Remember, the winning solution by GeniusIke had 86% AUC.
It can help to track where were the mistakes. What did the classifier classify wrong?
nb_errors = Counter()
for (user_id, work_id), y_p, y_t in zip(X_test, y_pred_binary, y_test):
if y_p != y_t:
nb_errors[('user', user_id)] += 1
nb_errors[('work', work_id)] += 1
for (error_type, error_id), mistakes in nb_errors.most_common(5):
if error_type == 'user':
print('User #{} got {} mistakes'.format(error_id, mistakes))
print('They rated', {choice: nb[('user', error_id, choice)] for choice in ['favorite', 'like', 'neutral', 'dislike', 'willsee', 'wontsee']})
else:
print('Work #{} got {} mistakes'.format(error_id, mistakes))
print('It was rated', {choice: nb[('work', error_id, choice)] for choice in ['favorite', 'like', 'neutral', 'dislike', 'willsee', 'wontsee']})
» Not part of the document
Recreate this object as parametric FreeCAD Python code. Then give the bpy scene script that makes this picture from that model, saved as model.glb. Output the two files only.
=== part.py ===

User #425 got 274 mistakes They rated {'favorite': 0, 'like': 304, 'neutral': 32, 'dislike': 50, 'willsee': 34, 'wontsee': 81} User #1550 got 274 mistakes They rated {'favorite': 0, 'like': 115, 'neutral': 162, 'dislike': 106, 'willsee': 31, 'wontsee': 111} User #130 got 272 mistakes They rated {'favorite': 0, 'like': 279, 'neutral': 17, 'dislike': 12, 'willsee': 31, 'wontsee': 43} User #1799 got 261 mistakes They rated {'favorite': 0, 'like': 133, 'neutral': 59, 'dislike': 38, 'willsee': 25, 'wontsee': 38} User #459 got 253 mistakes They rated {'favorite': 0, 'like': 115, 'neutral': 132, 'dislike': 8, 'willsee': 28, 'wontsee': 37}
Quite surprisingly, this solution got ranked #5 without using the watched dataset.
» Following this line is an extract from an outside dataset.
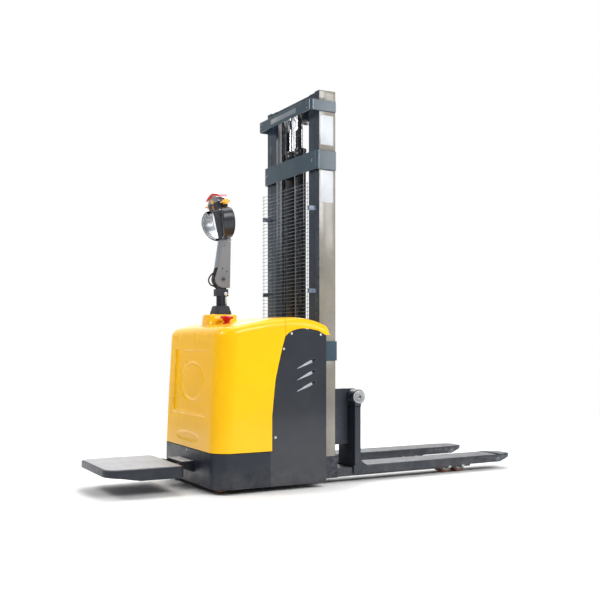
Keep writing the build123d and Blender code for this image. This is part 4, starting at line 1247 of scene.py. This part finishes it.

We try to reproduce it here.
The idea: compute an average value in the training set and use it for prediction.
y_pred_bc = []
for user_id in X_test[:, 0]:
y_pred_bc.append(1 if nb[('user', user_id, 'willsee')] >= nb[('user', user_id, 'wontsee')] else 0)
roc_auc_score(y_test, y_pred_bc)
0.72802620226714432
y_pred_bc = []
for user_id, work_id in X_test:
user_yes, user_no = nb[('user', user_id, 'willsee')], nb[('user', user_id, 'wontsee')]
work_yes, work_no = nb[('work', work_id, 'willsee')], nb[('work', work_id, 'wontsee')]
if user_yes + user_no > 0:
y_pred_bc.append(user_yes / (user_yes + user_no))
else:
y_pred_bc.append(0)
roc_auc_score(y_test, y_pred_bc)
0.77708060193706996
y_pred_bc = []
for user_id, work_id in X_test:
user_yes, user_no = nb[('user', user_id, 'willsee')], nb[('user', user_id, 'wontsee')]
work_yes, work_no = nb[('work', work_id, 'willsee')], nb[('work', work_id, 'wontsee')]
user_rate = user_yes / (user_yes + user_no) if user_yes + user_no > 0 else 0
work_rate = work_yes / (work_yes + work_no) if work_yes + work_no > 0 else 0
if user_yes + user_no > 0:
y_pred_bc.append(0.73 * user_rate + 0.27 * work_rate)
elif work_yes + work_no > 0:
y_pred_bc.append(work_rate)
else:
y_pred_bc.append(0)
roc_auc_score(y_test, y_pred_bc)
0.81446118251383193
Hope you had fun competing!